I have strongly critiqued this view of how ministry ceilings should be set in an article just published in the OECD Journal on Budgeting. While strongly endorsing top-down budgeting in its core sense of the use of hard aggregate expenditure ceilings, the article rejects the application of a simple top-down approach to the allocation of the aggregate expenditure ceiling between individual spending ministries. It argues against setting ministry allocations before ministries have the opportunity to formally present spending proposals.

The key problem with an entirely top-down process for setting ministry ceilings is that it can seriously undermine the pursuit of allocative efficiency by making ministry shares of the aggregate expenditure ceiling more rigid. Setting hard ministry ceilings before spending ministries have had the opportunity to present formal new spending proposals deprives the budget preparation process of an information input which is absolutely essential if government is to optimise the allocation of its limited resources. A completely top-down approach to setting ministry ceilings might appear to score high on the criterion of aggregate fiscal discipline. However, budgeting techniques should not be judged solely on this criterion, but also on the extent to which they promote improved expenditure effectiveness and efficiency. Microeconomic considerations should be given as much weight as macroeconomic ones.

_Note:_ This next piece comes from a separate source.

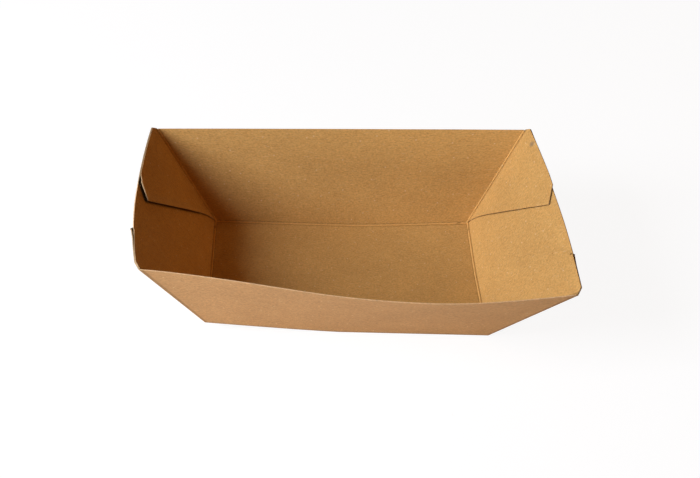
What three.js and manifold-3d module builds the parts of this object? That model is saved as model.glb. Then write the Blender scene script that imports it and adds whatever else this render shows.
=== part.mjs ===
// Paper food tray: one die-cut sheet of brown board, folded up on eight creases and glued at four corner tabs.
// The back wall's tabs are glued inside the end walls, the front wall's tabs outside them.
// Millimetres, +Z up, +X along the long walls to the right, +Y from the front wall to the back wall.
// The origin lies in the middle of the flat base, on the face the tray stands on.

import * as THREE from 'three';
import { mergeVertices } from 'three/addons/utils/BufferGeometryUtils.js';
import Module from 'manifold-3d';

const wasm = await Module();
wasm.setup();

// Board
const BOARD = 0.45;             // thickness of the sheet
const CREASE_RADIUS = 0.55;     // outer rounding of a fold, also the half width of the bead inside it
const CREASE_RECESS = 0.03;     // the rounded fold lies this much inside the panels' outer faces
const GLUE_PRESS = 0.06;        // how far the faces of a glued joint are pressed into each other

// Base panel
const BASE_LENGTH = 130;
const BASE_WIDTH = 78.5;
const CORNER_LIFT = 4;          // the front-left and back-right base corners are sprung up by this much
const LIFT_POWER = 1.2;         // how late the sprung corners start to rise
const FLAT_SHARE = 0.06;        // part of the way to such a corner that still lies flat

// Walls, measured between the board's middle planes
const LONG_WALL_HEIGHT = 47;    // rim of the front and back walls
const END_WALL_RISE = 2.5;      // the end walls stand this much higher
const END_LEAN = 29.2;          // outward lean of an end wall over its own height
const SIDE_LEAN = 19.6;         // outward lean of a long wall over the same height
const RIM_TWIST = 3.9;          // sprung rim corners stand this much up, the other two this much down
const RIM_SKEW = 2.4;           // the back rim sits this much to the left, the front rim to the right
const CHAMFER_LENGTH = 3.6;     // corner cut off an end wall, measured along its rim

// Outward bow of each wall at its rim
const BACK_BOW = 1;
const FRONT_BOW = 8.7;
const LEFT_BOW = 4.7;
const RIGHT_BOW = 2.7;
const FRONT_BOW_LEFT_POWER = 1.77;      // the front wall bulges most right of its middle
const FRONT_BOW_RIGHT_POWER = 1.18;
const BOW_RISE_POWER = 1.5;     // how the bow grows from the base fold to the rim

// Tabs, reaches measured along the rim from the corner fold
const INNER_TAB_REACH = 48.5;
const INNER_TAB_POINT = 57.5;   // reach of the slanted end's lower point
const INNER_TAB_DROP = 6;       // height of the slanted end below the rim
const OUTER_TAB_REACH = 27;
const OUTER_TAB_POINT = 36.5;
const OUTER_TAB_DROP = 6.8;
const TAB_CURVE_HEIGHT = 14;    // a tab's lower edge curves up from the base corner to here, then runs straight
const TAB_CURVE_POWER = 1.5;
const TAB_FOOT = 1.4;           // height above the base where the tab's lower edge leaves the fold
const TAB_SHY = 0.2;            // a tab and its fold end this much short of the walls' rims
const FREE_BAND = 9;            // width of the unglued strip along a tab's free edges
const LEFT_STAND_OFF = 1.5;     // how far the free edge of each tab stands off the end wall
const RIGHT_STAND_OFF = 0.5;
const OUTER_STAND_OFF = 0.45;
const RIGHT_TAB_SLIP = 1.5;     // the right inner tab was glued slightly high, its end stands over the rim
const LEFT_OUTER_SLIP = 0.9;    // and so were the outer tabs
const RIGHT_OUTER_SLIP = 0.3;
const LEFT_TAB_CREEP = 2.5;     // the left end's tabs reach this much further along its wall than they were cut for
const RIGHT_TAB_CREEP = -2;

// Grid density
const BASE_CELLS = { along: 16, across: 10 };
const LONG_WALL_CELLS = { along: 18, up: 6 };
const END_WALL_CELLS = { along: 16, up: 8 };
const OUTLINE_CELLS = 6;
const CHAMFER_ROWS = 2;
const OUTLINE_ROWS = 3;
const CREASE_TURN = 0.3;        // part of a side that a fold's bar is turned by, so no edge lies in a panel's end
const CREASE_SIDES = 12;
const CREASE_STEPS = 10;

const BOARD_COLOUR = 0xb98a54;

const END_WALL_HEIGHT = LONG_WALL_HEIGHT + END_WALL_RISE;
const LONG_WALL_SHARE = LONG_WALL_HEIGHT / END_WALL_HEIGHT;
const END_RIM_LENGTH = BASE_WIDTH + 2 * SIDE_LEAN;
const CHAMFER_SHARE = CHAMFER_LENGTH / END_RIM_LENGTH;
const TAB_OFFSET = BOARD - GLUE_PRESS;
const CREASE_INSET = CREASE_RADIUS - BOARD / 2;
const BAR_RADIUS = CREASE_RADIUS - CREASE_RECESS;
const BALL_RADIUS = BAR_RADIUS - CREASE_RECESS;
const CUTTER_REACH = 4 * BOARD + Math.max(LEFT_STAND_OFF, RIGHT_STAND_OFF, OUTER_STAND_OFF);
const DOWN = new THREE.Vector3(0, 0, -1);
const UP = new THREE.Vector3(0, 0, 1);

const lerp = THREE.MathUtils.lerp;

// Middle plane of the base panel: flat at the middle and under two corners, rising to the other two.
function basePoint(x, y) {
  const towards = (4 * x * y) / (BASE_LENGTH * BASE_WIDTH);
  const rise = Math.max((towards - FLAT_SHARE) / (1 - FLAT_SHARE), 0);
  return new THREE.Vector3(x, y, BOARD / 2 + CORNER_LIFT * Math.pow(rise, LIFT_POWER));
}

// Corner of the tray's rim on the side (sx, sy), at the height of the end walls.
function rimCorner(sx, sy) {
  const x = sx * (BASE_LENGTH / 2 + END_LEAN) - sy * RIM_SKEW;
  const y = sy * (BASE_WIDTH / 2 + SIDE_LEAN);
  return new THREE.Vector3(x, y, END_WALL_HEIGHT + sx * sy * RIM_TWIST);
}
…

In the light of this problem, the article outlines certain budget preparation techniques which can ensure that ministry allocations do not in total exceed the aggregate ceiling while at the same time preserving and enhancing flexibility in the reallocation of resources between ministries. In particular, it argues for:

  • the use of the top-down approach to setting ministry baseline ceilings – that is, the component of their budget allocations designed to cover existing programmes and capital projects;
  • the treatment of the available fiscal space – the funds available for new spending – as a government-wide new policy pool, to be allocated during the budget process taking into account ministry new spending proposals;
  • the systematic scrutiny of ministry baseline expenditure via spending review to increase fiscal space through both efficiency savings and cuts to low-priority and irredeemably ineffective programmes.